Now, in the UK, what you said is probably correct. They are, in my opinion, wrongly assigning copyright to people based on "sweat of the brow" work, not creativity.
July 1609 ... and three hundred and sixty years later, humans walked on its surface.
I didn't see the brown rope. I looked and looked but could not find it. Please link to a brown rope next time.
They have the full support of the LMAO (Lunar Map Association of Oman) in this endeavor.
Harriot went on to produce more maps from 1610 to 1613, ... By 1613 he had created two maps of the whole moon, with many identifiable features such as lunar craters that crucially are depicted in their correct relative positions.
Last I checked, the moon is tidally locked with the earth, meaning its orbit about equals its rotation and so we always see the same hemisphere of the moon, even from other places on the earth.
So if this guy made the first map of the "whole moon" he must have also invented space travel or received a drawing from Mars. I'm sure what they meant to say was "full map of the moon as visible from earth", but lets keep the detail level reasonable.
The far side of the Moon was not seen in its entirety until 1959, when photographs were transmitted from the Soviet spacecraft Luna 3.
ya, that.
I work for the Department of Redundancy Department.

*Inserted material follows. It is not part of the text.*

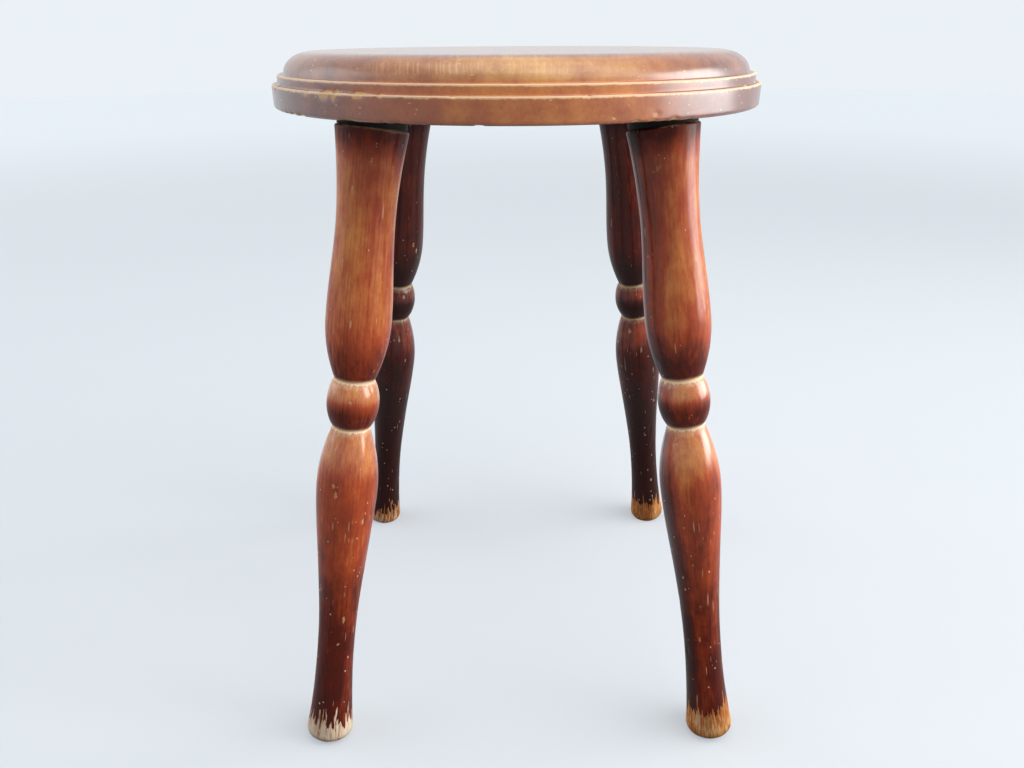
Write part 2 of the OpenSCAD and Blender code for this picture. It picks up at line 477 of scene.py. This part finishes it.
def legRadius(t):
    # radius of the turned leg at t millimetres below its top
    s, d, drops = legSizes, legSizes["diameters"], legSizes["drops"]
    sole, foot, ankle = legDrops()
    waist, swell, vase = drops["waist"], drops["swell"], drops["vase"]
    upper, lower = drops["upperNeck"], drops["lowerNeck"]
    if t < waist:
        return between(d["waist"], d["top"], (1 - t / waist) ** s["flarePower"]) / 2
    if t < swell:
        return between(d["waist"], d["swell"], easeInOut((t - waist) / (swell - waist))) / 2
    if t < upper:
        return between(d["swell"], d["upperNeck"], ((t - swell) / (upper - swell)) ** 2) / 2
    if t < lower:
        top = math.sqrt(1 - (d["upperNeck"] / d["bead"]) ** 2)
        low = math.sqrt(1 - (d["lowerNeck"] / d["bead"]) ** 2)
        half = (lower - upper) / (top + low)
        return d["bead"] / 2 * math.sqrt(1 - ((t - upper - half * top) / half) ** 2)
    if t < vase:
        return between(d["vase"], d["lowerNeck"], ((vase - t) / (vase - lower)) ** 2) / 2
    if t < ankle:
        along = ((t - vase) / (ankle - vase)) ** s["taperPower"]
        return between(d["vase"], d["ankle"], easeInOut(along)) / 2
    return between(d["ankle"], d["foot"], ((t - ankle) / (foot - ankle)) ** 2) / 2


def legOutline():
    s = legSizes
    foot = legDrops()[1]
    topRound = s["topRound"]
    bore, deep = s["boreRadius"], -s["boreDepth"]
    points = [(0, 0, deep), (bore, 0, deep), (bore, 0, 0)]
    points += [(legRadius(topRound) - topRound - 6, 0, 0)]
    points += arc((legRadius(topRound) - topRound, -topRound), (topRound, topRound), 90, 15, 5)
    drops = s["drops"]
    stops = [topRound] + [drops[k] for k in ("waist", "swell", "upperNeck", "lowerNeck", "vase")]
    stops += [legDrops()[2], foot]
    for start, end, gap in zip(stops, stops[1:], s["steps"]):
        count = round((end - start) / gap)
        for i in range(count):
            t = between(start, end, i / count)
            points.append((legRadius(t), 0, -t))
    footRadius, edge = s["diameters"]["foot"] / 2, s["footRound"]
    points += arc((footRadius - edge, -foot), (edge, edge), 0, -90, 9)
    points += [(5, 0, -foot - edge), (0, 0, -foot - edge)]
    return [tuple(c * mm for c in point) for point in points]


def turnLeg():
    outline = legOutline()
    leg = startPiece("turnedLeg", outline[0])
    drawOutline(outline)
    spinOutline(legSizes["facets"])
    return leg


def legMatrix(direction):
    s = legSizes
    return (Matrix.Rotation(math.radians(direction), 4, "Z")
            @ Matrix.Translation((s["circle"], 0, s["underside"]))
            @ Matrix.Rotation(math.radians(-s["splay"]), 4, "Y")
            @ Matrix.Translation((0, 0, -s["plateDrop"])))


def keepTurnedPlace(leg):
    # where each vertex was on the lathe, for the grain
    place = leg.data.attributes.new("turned", "FLOAT_VECTOR", "POINT")
    for vertex, item in zip(leg.data.vertices, place.data):
        item.vector = vertex.co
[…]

If you compare the lower sketch with an image of today's full moon, it seems it has rotated clockwise about 30 degrees since the sketch was made by Thomas Harriot. Compare the sketch with this moon map (scroll down, mouse-over) and locate Mare Crisium on both - a crater on the extreme right at between 2 and 3 o'clock on the map, but between 3 and 4 o'clock on the sketch. A more dramatic difference can be seen if you imagine a humanoid figure created by Mare Serenitatis as the head, Mare Traquillitatis as the thorax, Mare Nectaris as the left leg, and Mare Fecunditatis as the right leg. In the sketch, the impression of an armless figure is stronger. Comparing this figurene in the sketch with same on today's moon shows the "rotation" far more dramatically. When I compared the sketch to some other images of the modern moon I got the impression of a rotation approaching 60 degrees. I don't think we can attribute this apparent descrepancy to the optics, which I can't imagine would be able to rotate an image like that. We could easily imagine an error in sketching which may be accounted by his notebook being somewhat askew at the time he made the sketch. The last possibility is that perhaps the moon has shifted a bit in the past 400 years?
When you've finished being a total cock, perhaps you could apply some common sense as to what they meant by "the whole moon" in the context of the knowledge available at the time.
Confucius say, "Find worm in apple - bad. Find half a worm - worse."
Isn't it possible that the observers were just looking at it from different angles? Imagine the moon is directly overhead, and you aim a camera (or telescope) at it. What is the "top" of the moon? You could rotate the camera to any angle to make any part of the moon you wanted to be on the top of the photograph.
The moon of course isn't directly overhead most of the time, so the angle someone is observing it from could depend on the time of night, where they are on earth, etc.